Conclusions & Observations
Fiore presents us with a very concise and wonderful little wrestling primer. Of the eight qualities he mentions in the prologue, we are only shown in detail grapples and throws - Fiore saves binds, breaks, and dislocations in detail for the dagger section. In my opinion, full knowledge of abrazare will only come from studying both the abrazare and dagger sections; unlocking all the possible techniques and variables. The three principles that I believe are present in the abrazare section are:
- Take advantage of opponent's extended limbs.
- All throws can be reduced to two - a throw to your inside & a throw to your outside.
- The elbow push can be used to counter damn near anything.

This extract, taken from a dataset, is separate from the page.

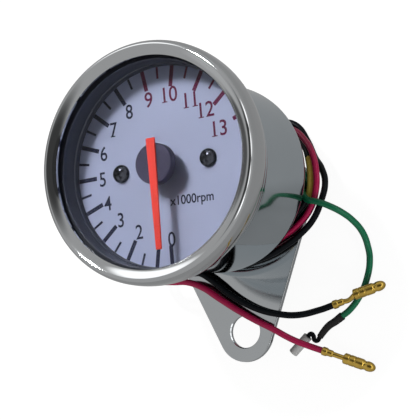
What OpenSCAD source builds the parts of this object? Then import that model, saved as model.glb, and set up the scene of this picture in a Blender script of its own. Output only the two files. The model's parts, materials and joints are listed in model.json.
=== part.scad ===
// Round motorcycle tachometer in a chromed cup, lying on its back, dial up.
// The cup is bolted to a flat triangular bracket and its leads lie beside it.
// X runs to the dial's 3 o'clock, Y to its 12 o'clock, Z out of the dial.
// The origin is on the table, under the middle of the object without its leads.

/* [Bezel and glass] */
// Outside diameter of the bezel ring
bezel_d = 64.4; // [54:0.1:80]
// Radial width of the bezel's front rim
rim_w = 4.05; // [3:0.05:6]
// Height of the bezel's ridge above the dial
bezel_h = 10.75; // [10.2:0.05:16]
// Drop from the ridge to the rim's inner lip
lip_drop = 1.3; // [0.6:0.1:1.6]
// Distance from the ridge inwards from the bezel's side
ridge_in = 1.55; // [1:0.05:2.5]
// Height of the bezel's rounded shoulder
shoulder_h = 2.85; // [1.5:0.05:5]
// Wall of the bezel ring
bezel_wall = 0.8; // [0.6:0.1:1.2]
// Thickness of the glass
lens_t = 1.8; // [1.4:0.1:2.4]
// Thickness of the gasket under the glass
gasket_t = 0.8; // [0.5:0.1:1.2]

/* [Dial and pointer] */
// Thickness of the dial plate
dial_t = 0.8; // [0.5:0.1:1.5]
// Distance from the dial's centre to each dial screw
screw_x = 13.35; // [12.5:0.05:15]
// Diameter of a dial screw's head
screw_head_d = 4.9; // [4:0.1:5.5]
// Diameter of the pointer's cap
cap_d = 10.9; // [8:0.1:14]
// Height of the cap's top above the dial
cap_top = 6; // [4.8:0.1:6]
// Thickness of the cap's disc
cap_t = 2.9; // [2:0.1:4]
// Pointer from the axis to its tip
pointer_tip = 22.8; // [18:0.1:24]
// Pointer from the axis to its tail
pointer_tail = 6.7; // [5:0.1:9]
// Pointer's width at the tail
pointer_w = 2.6; // [2:0.1:3.2]
// Pointer's width at the tip
pointer_tip_w = 1.65; // [1:0.05:2]
// Thickness of the pointer
pointer_t = 0.6; // [0.4:0.1:0.7]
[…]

One final observation I have about abrazare is that when I look at the body positions of the figures, I see very upright body carriage - reminiscent of modern Greco-Roman wrestling, where attacking the legs is illegal so the fighters tend to stay very upright. Compare this to the body positions of collegiate style or some folk style of wrestling - even some of the German manuscripts so very low, torso leaned forward positions, which makes it much harder for your opponent to attack your legs. See Jessica Finley's article on Ott in "In the Service of Mars" from Freelance Academy Press for a wonderful exposition of German wrestling. Now, we can go back and forth about why the different torso leans are shown, but I believe that because Fiore is showing a complete system he expects your body to remain the same. A sharply inclined torso is great when you aren't wearing armour, but in armour is a great way to a close-up of the ground in front of you.